Be candid about protocol limitations. PPTP is older and contains known security weaknesses (MS-CHAPv2 vulnerabilities, weak crypto choices in some setups). From an HA and security perspective, consider migrating to modern VPN protocols like OpenVPN, WireGuard, or IPsec, which offer:

  • Better support for NAT traversal and multiplexing.
  • More straightforward HA implementations (TLS-based control channels for OpenVPN are easier to load-balance and replicate).
  • Stronger cryptography and authentication features.

If migration is infeasible, you can still build a resilient PPTP service with the strategies outlined above, but maintain a migration roadmap to a more secure and HA-friendly VPN protocol.
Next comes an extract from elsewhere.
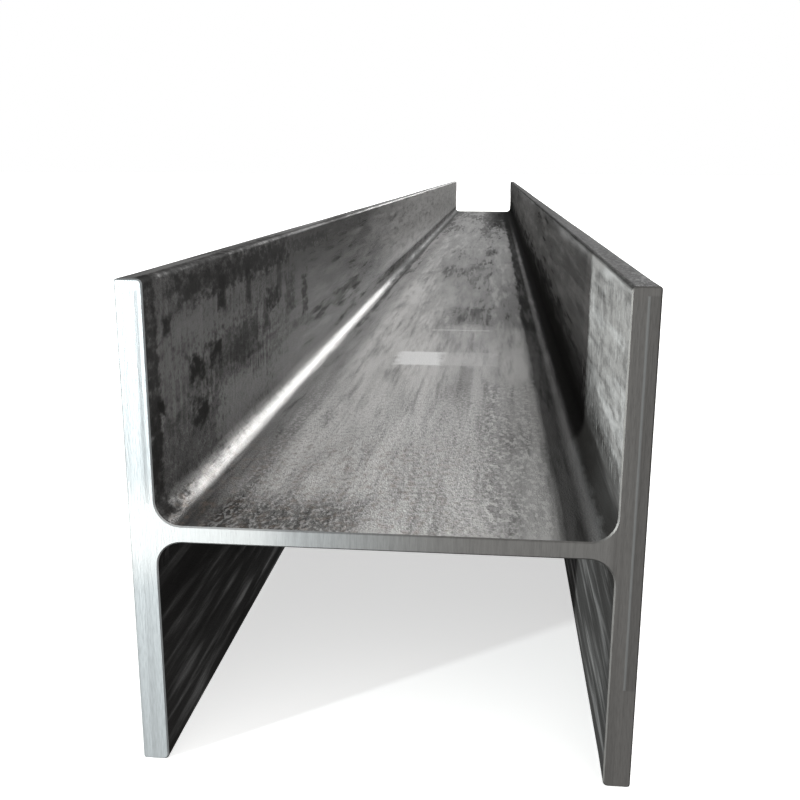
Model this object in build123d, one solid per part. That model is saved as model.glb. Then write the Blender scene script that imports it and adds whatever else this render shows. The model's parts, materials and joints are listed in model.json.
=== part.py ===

Operational Checklist for Deploying PPTP HA

  • Choose HA model (Active-Passive vs Active-Active vs L2/VM-based).
  • Design floating IP and routing strategy (VRRP/keepalived or CARP).
  • Implement connection/state synchronization (conntrackd/pfsync or VM live-migration).
  • Secure replication channels and secrets (MPPE keys, user databases).
  • Create robust health checks that validate GRE + control channel.
  • Test failover scenarios and measure session continuity metrics.
  • Document recovery procedures and rollback plans for upgrades.

By following these steps and being mindful of PPTP’s protocol specifics, you can design high-availability gateway clusters that minimize interruption for users. While PPTP HA often requires more engineering than modern VPN protocols, the combination of floating IPs, robust state replication, and careful routing can deliver reliable service for legacy environments.